In order for the process to have the necessary democratic legitimacy, the public must be able to participate in environmental decision making and be informed of the environmental impacts of a proposed development, so that they can comment upon them before a decision is made to grant planning permission; after all, as the Justices noted, ‘You can only care about what you know about.’ 

The majority rejected a number of the arguments raised by the Council, Horse Hill Development Ltd and the Secretary of State, including the unevidenced suggestion that if oil was not extracted from Horse Hill, it would simply be substituted by oil produced in another location. 

The majority also noted that there was no principle that ‘if environmental harm is exported it may be ignored’. In doing so, the Justices noted that ‘Climate change is a global problem precisely because there is no correlation between where GHGs are released and where climate change is felt’ and that ‘the effect of the combustion emissions does not depend on where they occur’. 

This ground-breaking judgment has and will continue to have wide ramifications in the UK and beyond its borders. In the Rosebank and Jackdaw oil fields case, the government announced that it would not challenge the judicial review, brought by environmental campaign groups Greenpeace and Uplift, against the decision to grant consent to drill those oil fields in the North Sea. Most recently, in that case Edinburgh’s Court of Session sided with campaigners and climate experts, stating that the decision—along with the approval of the smaller Jackdaw gas field—failed to consider the carbon emissions from burning the extracted fuels. It resulted from an agreement by all parties that the decisions were unlawful in light of the Supreme Court judgment in Finch, as the Environmental Impact Assessments did not consider the climate impact of the downstream emissions of burning the oil and gas.

The question was whether the decisions should be quashed and considered afresh, on a lawful basis or, as the developers argued, a declaration was sufficient and the projects should be allowed to proceed despite the decisions being unlawful. The Court ruled that the decisions should be quashed. Lord Ericht stated that: “Having considered all the circumstances of the case and the various public and private interests, I have reached the conclusion that the balance lies in favour of granting reduction.
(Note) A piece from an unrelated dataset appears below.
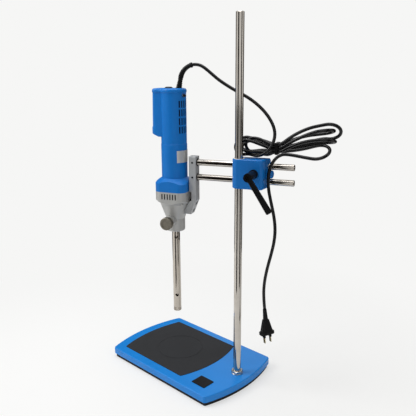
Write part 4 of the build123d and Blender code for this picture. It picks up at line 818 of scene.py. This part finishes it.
# %% Dark linings in the vents, and rings at the bars
# The linings stand inside the walls, NOSE_INSET and about 1 mm behind the outer faces. They make the slots
# read dark, but they also close them off, so the slots' real depth doesn't show.
felt = moulded("lining_felt", "0B0B0D", "060607", 0.9, 1.0)
BAND_HALF, BAND_CORNER, BAND_OUTER_R = 32.0, 14.0, 40.0
NOSE_INSET, NOSE_LINING = 1.0, 0.6
NOSE_LOW, NOSE_HIGH = 373.0, 386.0
REAR_LINING_OUT, REAR_LINING_IN = 23.9, 23.4
REAR_LOW, REAR_HIGH = 499.5, 562.5
# The rods' heights and radius, and the bracket's side that they enter.
ROD_UPPER_Z, ROD_LOWER_Z, ROD_R = 445.3, 416.7, 6.0
BRACKET_OUTER = MOTOR_X + 48.2
ROD_GAP, ROD_RING_OUT, ROD_RING_TOP = 0.05, 1.4, 1.2
ROD_RING_LOW, ROD_RING_HIGH = -0.3, 0.6
REACH_STEP = 0.05


def past_corner(x, y, half, corner):
    """True where a point lies beyond a rounded corner of a square of the given half side."""
    over_x = max(abs(x) - half + corner, 0)
    over_y = max(abs(y) - half + corner, 0)
    return over_x ** 2 + over_y ** 2 > corner ** 2


def band_ring(inset, z, count=96):
    """The nose band's rounded square, made smaller by some millimetres, as a ring of points."""
    ring = []
    half, corner = BAND_HALF - inset, BAND_CORNER - inset
    for k in range(count):
        angle = 2 * pi * k / count
        x, y = cos(angle), sin(angle)
        reach = half / max(abs(x), abs(y))
        while past_corner(reach * x, reach * y, half, corner):
            reach -= REACH_STEP
        reach = min(reach, BAND_OUTER_R - inset)
        ring.append(motor(reach * x, reach * y, z))
    return ring


nose_inner = NOSE_INSET + NOSE_LINING
nose_lining = skin("nose_lining", [band_ring(NOSE_INSET, NOSE_LOW), band_ring(NOSE_INSET, NOSE_HIGH),
                                   band_ring(nose_inner, NOSE_HIGH), band_ring(nose_inner, NOSE_LOW)],
                   False, felt)
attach(nose_lining, "arm")
rear_profile = [(REAR_LINING_OUT, REAR_LOW), (REAR_LINING_OUT, REAR_HIGH),
                (REAR_LINING_IN, REAR_HIGH), (REAR_LINING_IN, REAR_LOW)]
rear_lining = hoop("rear_lining", rear_profile, MOTOR_AXIS, UPRIGHT, felt)
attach(rear_lining, "arm")
# A bevelled black ring round each bar, just proud of the bracket's side.
rod_profile = [(ROD_R + ROD_GAP, ROD_RING_LOW), (ROD_R + ROD_RING_OUT, ROD_RING_LOW),
               (ROD_R + ROD_RING_TOP, ROD_RING_HIGH), (ROD_R + ROD_GAP, ROD_RING_HIGH)]
for name, z in (("upper_rod_ring", ROD_UPPER_Z), ("lower_rod_ring", ROD_LOWER_Z)):
    ring = hoop(name, rod_profile, Vector((BRACKET_OUTER, ROD_Y, z)), ALONG_ROD, felt, 40)
    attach(ring, "arm")
print("linings and rod rings made")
The public interest in authorities acting lawfully and the private interest of members of the public in climate change outweigh the private interest of the developers. The factors advanced by Shell, Equinor and Ithaca in respect of their private interest do not justify the departure on equitable grounds from the normal remedy of reduction of an unlawful decision.” (paragraph 151).

The Supreme Court’s decision is the first of an apex court which addresses the interpretation of the EIA Directive in the context of fossil fuel extraction, and is likely to be followed by courts in other jurisdictions. For instance, it is likely to influence decisions taken in EU countries where the EIA Directive is applicable.

The judgment is also likely to be given significant weight by judges determining the same issue in countries beyond the EU and so could have an effect on the future of fossil fuel extraction across the globe. International courts may well reject any geographical or temporal limitations on the consideration of environmental impacts. The global nature of issues like climate change means that emissions contribute to worldwide effects, regardless of where they occur. Thus, the assessment of a project’s impact would include all significant effects, irrespective of their geographic origin or the timeframe in which they occur.

With climate change intensifying, this judgment underscores an urgent reality: if governments and corporations are serious about meeting their climate commitments, they must address the emissions produced by fossil fuel use – not just the processes of extraction. The Supreme Court’s ruling makes clear that accountability for climate impacts cannot be evaded through legal loopholes or jurisdictional gaps. This case has set a high standard for environmental decision-making – one that could shape energy policies for years to come.